Je regrette que le Gouvernement recoure probablement de nouveau à l'article 49, alinéa 3, de la Constitution pour ce PLF, ce qui nous privera de l'examen en séance publique des crédits de la mission Santé. Au-delà du déni de démocratie évident que cela constitue, vos manœuvres perturbent le bon déroulement de nos travaux parlementaires. Ainsi, nous ne pourrons discuter en détail que début novembre des travaux que j'ai conduits depuis plusieurs mois en tant que rapporteur de cette mission.
Le périmètre de la mission Santé peut sembler restreint : « seulement » près de 2,3 milliards d'euros. Ce montant, limité au regard du budget de l'État et, a fortiori, de la protection sociale, ne doit toutefois pas nous induire en erreur : la mission Santé est essentielle et riche d'enjeux fondamentaux pour notre pays.
Elle comprend en effet le programme 183, qui intègre pour une large part l'aide médicale de l'État. J'entends déjà mes collègues, à droite et à l'extrême droite, critiquer ce dispositif, le remettre en cause, demander sa suppression, ou travestir cette demande en proposition de transformation. Ils déplorent une supposée hausse des bénéficiaires alors que la dépense, cette année, est constante, à près de 1,2 milliard d'euros, et que, comme en attestait un rapport de 2019, seules 51 % des personnes qui y sont éligibles en bénéficient.

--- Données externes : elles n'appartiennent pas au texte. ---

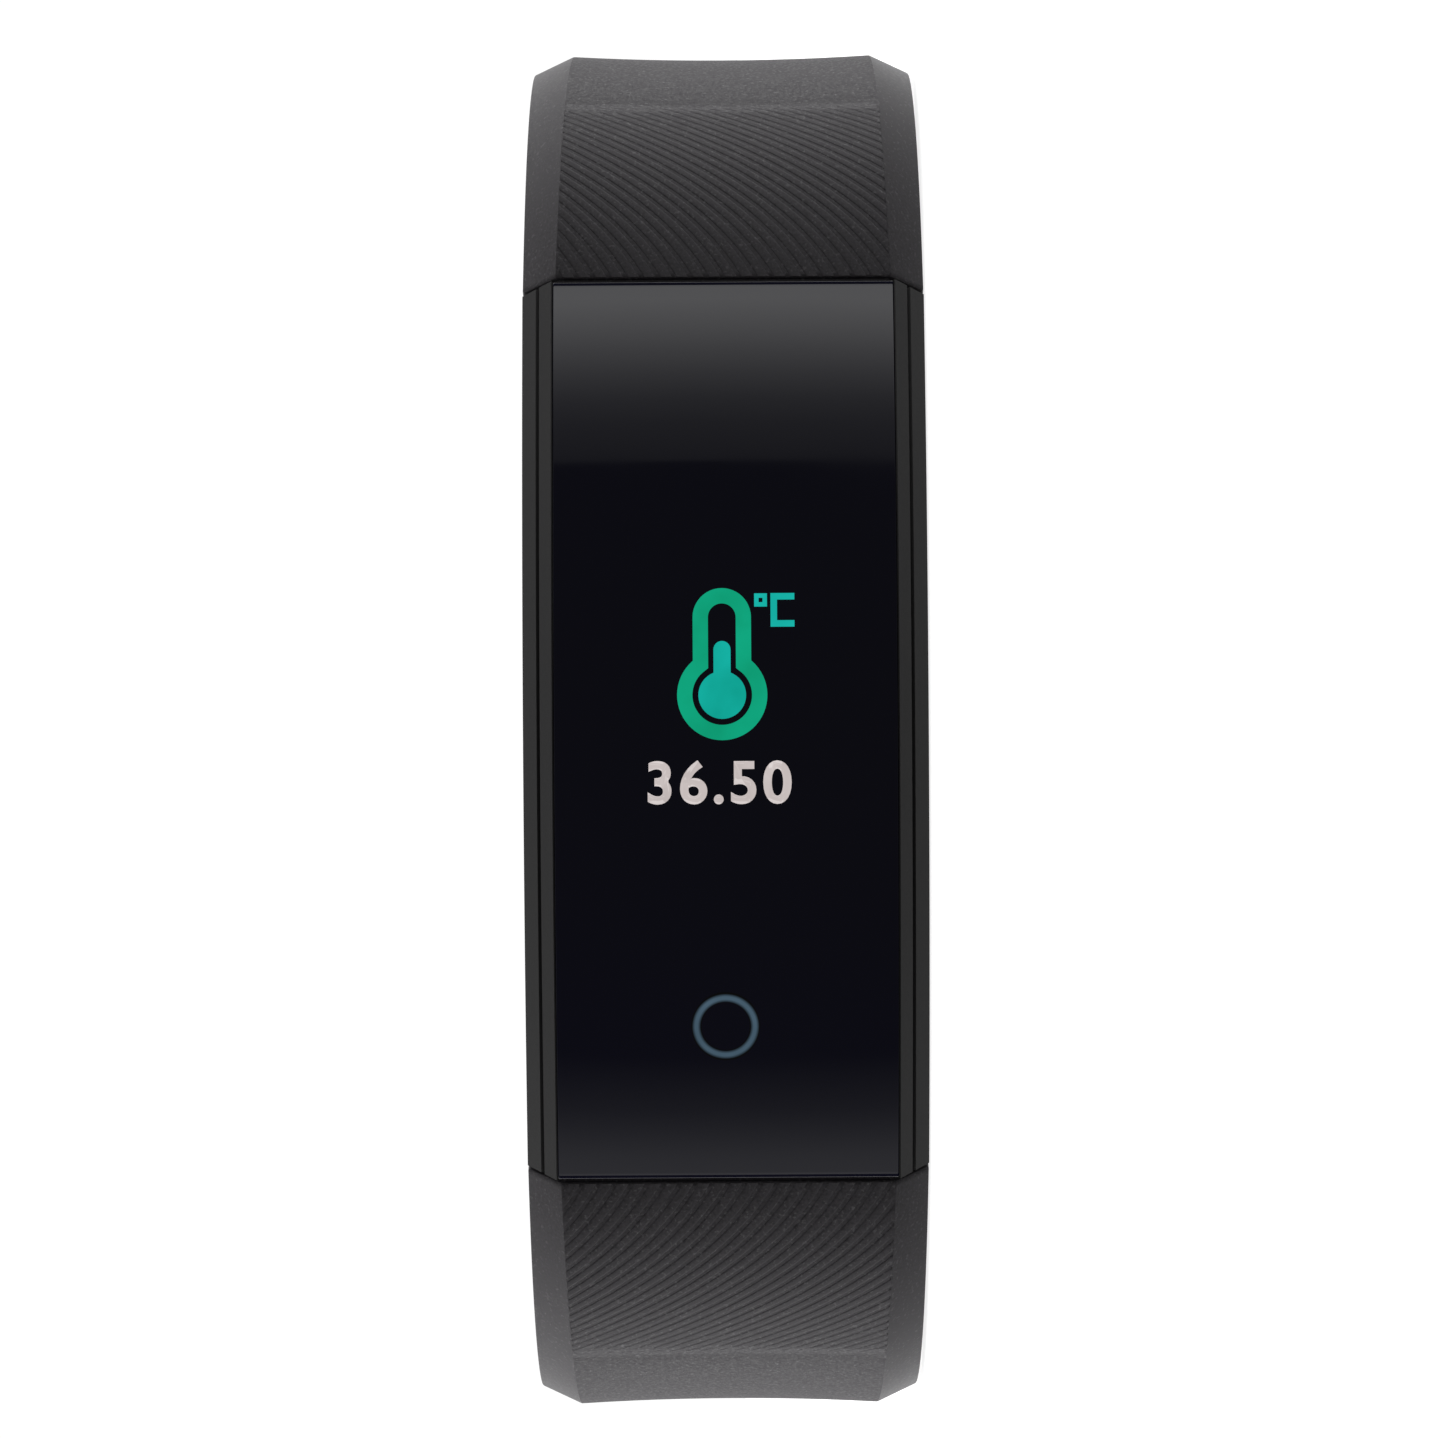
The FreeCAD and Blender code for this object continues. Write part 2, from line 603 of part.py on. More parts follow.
def buckle_tongue():
    """A pin with an eye round the spring bar, lying on the far bar of the frame."""
    rest = BAR.y + FRAME_THICK / 2 + 0.08
    thick = 1.1
    tip = BAR.x - FRAME_REACH - 1.0
    outline = [
        (BAR.x, BAR.y + 1.6),
        (BAR.x - 1.4, rest + thick),
        (tip + 0.6, rest + thick),
        (tip, rest + 0.5),
        (tip + 0.2, rest),
        (BAR.x - 2.2, rest),
        (BAR.x - 1.4, BAR.y - 0.4),
        (BAR.x, BAR.y),
    ]
    span = (MID_Z - TONGUE_HALF, MID_Z + TONGUE_HALF)
    pin = joined(prism(outline, *span), rod(BAR.x, BAR.y, 1.6, *span))
    return pin.cut(rod(BAR.x, BAR.y, BAR_RADIUS + 0.05, *span))


def spring_bar_tube():
    tube = rod(BAR.x, BAR.y, BAR_RADIUS, MID_Z - BAR_HALF, MID_Z + BAR_HALF)
    inside = rod(BAR.x, BAR.y, 0.5, MID_Z - BAR_HALF + 0.3, MID_Z + BAR_HALF - 0.3)
    mouths = rod(BAR.x, BAR.y, TIP_RADIUS + 0.03, MID_Z - BAR_HALF, MID_Z + BAR_HALF)
    return tube.cut([inside, mouths])


def spring_bar_tip(side):
    """A sprung tip: a shank inside the tube and a nose in the frame's arm."""
    shank = rod(BAR.x, BAR.y, 0.46, TIP_INNER, BAR_HALF - 0.32)
    nose = rod(BAR.x, BAR.y, TIP_RADIUS, BAR_HALF - 0.32, BAR_HALF + 1.5)
    rim = [e for e in nose.Edges if e.BoundBox.ZMin > BAR_HALF + 1.4]
    tip = joined(shank, nose.makeChamfer(0.12, rim))
    if side < 0:
        tip = tip.mirror(Vector(0, 0, 0), UP)
    tip.translate(UP * MID_Z)
    return tip


def spring_bar_spring():
    """A fine coil spring between the inner ends of the two tips."""
    wire_radius = 0.07
    coil_radius = 0.34
    height = 2 * TIP_INNER - 2 * wire_radius - 0.02
    coil = Part.makeHelix(0.425, height, coil_radius)
    circle = Part.makeCircle(wire_radius, Vector(coil_radius, 0, 0), ALONG_Y)
    spring = Part.Wire(coil).makePipeShell([Part.Wire(circle)], True, True)
    spring.translate(Vector(BAR.x, BAR.y, MID_Z - height / 2))
    return spring


# ---- keepers ----
def keeper(angle, span, clearance):
    """A soft rubber loop round the strap on the buckle side's bend, tall enough for the tail as well."""
    inner_radius = BUCKLE_BEND - STRAP_THICK - clearance
    outer_radius = inner_radius + KEEPER_ROOM
    start = angle - span / 2

    def ring(low, high, half, begin, sweep, corner):
        outline = [(low, -half), (high, -half), (high, half), (low, half)]
        points = [BEND_CENTRE + Vector(r, 0, MID_Z + w) for r, w in outline]
        face = Part.Face(Part.makePolygon(points + points[:1]))
        face.rotate(BEND_CENTRE, UP, begin)
        body = face.revolve(BEND_CENTRE, UP, sweep)
        return body.makeFillet(corner, [e for e in body.Edges if not in_end_plane(e)])

    def in_end_plane(edge):
        arms = [v.Point - BEND_CENTRE for v in edge.Vertexes]
        return len({round(math.atan2(arm.y, arm.x), 4) for arm in arms}) == 1

    loop = ring(
        inner_radius - KEEPER_WALL,
        outer_radius + KEEPER_WALL,
        KEEPER_HALF + KEEPER_WALL,
        start,
        span,
        KEEPER_CORNER,
    )
    loop = loop.makeFillet(KEEPER_RIM, [e for e in loop.Edges if in_end_plane(e)])
    return loop.cut(ring(inner_radius, outer_radius, KEEPER_HALF, start - 1, span + 2, 0.5))


SHAPES = {
    "cover_lens": cover_lens(),
    "lens_adhesive": lens_adhesive(),
    "front_frame": front_frame(),
    "case_gasket": case_gasket(),
    "rear_case": rear_case(),
    "display_panel": display_panel(),
    "display_backlight": display_backlight(),
    "display_flex": display_flex(),
    "touch_electrode": touch_electrode(),
    "main_pcb": main_pcb(),
    "mcu_chip": chip(-9.2, MID_Z, (6.0, 6.0), 0.85, 0.1),
    "flash_chip": chip(12.8, MID_Z - 3.6, (4.0, 3.0), 0.6, 0.1),
    "charger_chip": chip(-13.4, MID_Z + 4.2, (2.0, 2.0), 0.6, 0.1),
    "accelerometer": chip(6.4, MID_Z + 4.6, (2.0, 2.0), 0.7, 0.1),
    "crystal": chip(-4.6, MID_Z + 5.0, (2.0, 1.6), 0.5, 0.1),
    "chip_antenna": chip(11.6, MID_Z + 5.6, (5.2, 2.0), 1.0, 0.1),
    "passive_components": passive_components(),
    "pcb_screws": pcb_screws(),
    "battery_cell": battery_cell(),
    "battery_protection_board": battery_protection_board(),
    "battery_lead_red": battery_lead(MID_Z + 3.0),
    "battery_lead_black": battery_lead(MID_Z + 1.2),
    "battery_foam": slab(sum(BATTERY_X) / 2, MID_Z, (19.0, 10.0), DISPLAY_FRONT + 1.6, BATTERY_Y[0] - 0.02),
    "motor_can": motor_can(),
    "motor_base": motor_base(),
    "motor_rotor": motor_rotor(),
    "motor_shaft": motor_shaft(),
    "hr_leds": hr_leds(),
    "hr_photodiode": chip(0, MID_Z, (2.6, 2.6), 0.6),
    "hr_light_barrier": hr_light_barrier(),
    "sensor_window": sensor_window(),
    "window_adhesive": window_adhesive(),
    "temp_contact": temp_contact(),
    "thermistor": chip(CONTACT_X, MID_Z, (1.6, 0.9), 0.5),
    "usb_plug_board": usb_plug_board(),
    "usb_contacts": usb_contacts(),
    "buckle_strap_cap": strap_cap(),
    "tail_strap_cap": mirrored(strap_cap()),
    "buckle_strap_band": buckle_strap_band(),
    "tail_strap_band": tail_strap_band(),
    "buckle_frame": buckle_frame(),
    "buckle_tongue": buckle_tongue(),
    "spring_bar_tube": spring_bar_tube(),
    "spring_bar_tip_upper": spring_bar_tip(1),
    "spring_bar_tip_lower": spring_bar_tip(-1),
    "spring_bar_spring": spring_bar_spring(),
    "fixed_keeper": keeper(*FIXED_KEEPER, KEEPER_BITE),
    "sliding_keeper": keeper(*SLIDING_KEEPER, 0.2),
}

os.makedirs("parts", exist_ok=True)
for name, shape in SHAPES.items():
    shape.exportStep(f"parts/{name}.step")
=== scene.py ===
import json
import math

import bmesh
import bpy
import numpy as np
from mathutils import Matrix, Vector


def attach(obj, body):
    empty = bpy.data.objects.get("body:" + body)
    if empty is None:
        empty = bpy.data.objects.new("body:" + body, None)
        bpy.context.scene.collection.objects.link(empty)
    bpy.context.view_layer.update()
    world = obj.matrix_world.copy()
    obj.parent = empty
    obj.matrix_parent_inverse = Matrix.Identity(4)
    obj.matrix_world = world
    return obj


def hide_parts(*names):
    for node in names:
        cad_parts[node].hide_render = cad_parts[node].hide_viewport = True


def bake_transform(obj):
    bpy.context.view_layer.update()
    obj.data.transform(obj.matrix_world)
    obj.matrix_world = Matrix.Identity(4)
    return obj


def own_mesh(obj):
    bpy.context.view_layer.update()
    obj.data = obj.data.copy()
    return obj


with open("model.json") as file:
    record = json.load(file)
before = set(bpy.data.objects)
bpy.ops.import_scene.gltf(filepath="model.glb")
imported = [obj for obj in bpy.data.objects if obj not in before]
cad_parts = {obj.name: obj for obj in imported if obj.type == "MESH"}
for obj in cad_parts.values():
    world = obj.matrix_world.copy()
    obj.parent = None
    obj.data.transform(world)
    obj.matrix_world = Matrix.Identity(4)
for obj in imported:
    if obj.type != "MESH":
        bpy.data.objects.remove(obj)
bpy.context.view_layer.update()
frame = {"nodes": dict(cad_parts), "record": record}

# ---- sizes: millimetres and degrees, in the frame of the CAD model ----
MM = 0.001
MID_Z = 10.0
CASE_AXIS_Y = 66.5
LENS_RADIUS = 72.0
CASE_DEPTH = 10.0
END_ANGLE = 18.0
LENS_HALF = 8.43
LENS_THICK = 1.0
SEAM_GAP = 0.15
SEAM_LIP = 0.14  # inside its rounded rim, the strap's end face stands out by this much
LIP_INSET = 0.22  # and starts this far in from its edge
TENON_RADIUS = 64.8
SOCKET_HALF = 6.15
SOCKET_DEEP = 1.25
SOCKET_LENGTH = 11.3
SOCKET_CORNER = 0.25
STRAP_THICK = 2.3
SHOULDER_RADIUS = 18.45
SIDE_RUN = 4.0
WEDGE_ANGLE = 22.0
BUCKLE_BEND = 20.0
BUCKLE_RUN = 6.14
EYE_RADIUS = 1.7
BORE_RADIUS = 0.8
SLOT_HALF = 1.35
SLOT_NEAR = 3.0  # the tongue's slot runs from here, past the end of the eye
SLOT_FAR = 3.6  # to here along the strap
TAIL_BEND = 46.0
TAIL_TURN = 78.0
TAIL_RUN = 28.0
TAIL_TIP = 8.0
TAIL_HOLES = 10
HOLE_PITCH = 6.2
FIRST_HOLE = 15.0
HOLE_SIZE = (3.8, 2.7)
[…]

Cette prestation nous honore et nous devons évidemment la préserver. Outre qu'elle incarne le principe de fraternité qui fonde notre contrat social et notre République, l'AME est une mesure de bon sens et de santé publique : personne n'a intérêt à laisser des populations sans soins et je ne comprends même pas que, après la crise sanitaire, d'aucuns doutent encore que la santé soit notre bien commun.
Je m'inquiète donc de la mission visant à évaluer l'AME qu'a annoncée la Première ministre ce dimanche. Jouez cartes sur table ! Quelles « pistes de transformation » le Gouvernement a-t-il en tête ?
Nous devons nous diriger vers une protection maladie réellement universelle. Depuis plusieurs années, de nombreuses autorités, dont l'Inspection générale des affaires sociales (Igas) ou le Défenseur des droits, recommandent d'inclure l'AME dans le régime général de la sécurité sociale afin de réduire les inégalités de santé à la source et de faciliter l'accès aux droits pour les personnes les plus fragiles. Madame la ministre, seriez-vous favorable à cette mesure ?
Le budget du programme 204 par ailleurs apparaît en légère hausse, mais il s'agit en réalité d'une baisse dès lors que l'on prend en compte l'inflation.
Cette mission recouvre des ambitions et des mesures éparses. N'y figure aucun moyen véritable pour une politique publique digne de ce nom en faveur de la santé et du bien-être.
J'ai travaillé sur les nouveaux indicateurs et les nouvelles approches pour remettre la santé et le bien-être au cœur des politiques socio-environnementales et budgétaires. J'ai pour cela entendu des statisticiens, des chercheurs, des représentants des administrations centrales ou des institutions internationales comme l'Organisation de coopération et de développement économiques et l'Organisation mondiale de la santé (OMS).
Le constat est sans appel : la prévention et la santé doivent être placées au cœur de toutes nos politiques publiques. De nouveaux indicateurs sont nécessaires, alors que le Gouvernement n'a pas fait vivre ceux que le législateur avait institués par la « loi Sas » de 2015 visant à la prise en compte des nouveaux indicateurs de richesse dans la définition des politiques publiques. De nouvelles approches, comme le concept de One Health ou l'idée de « pleine santé » développée par l'économiste Éloi Laurent, sont les vecteurs d'un renouveau démocratique.
La santé n'est pas une mission du budget ni une stratégie : elle doit être l'élément cardinal qui guide toutes nos décisions. Partagez-vous cette vision et, si oui, comment entendez-vous réellement l'incarner ?
Il est temps de faire entrer notre État dans une véritable ère de la santé et du bien-être en le dotant d'indicateurs et en adoptant des approches qui mettent réellement ces sujets au cœur des politiques socio-environnementales et budgétaires. J'en appelle à votre engagement pour en débattre et pour accomplir ce projet.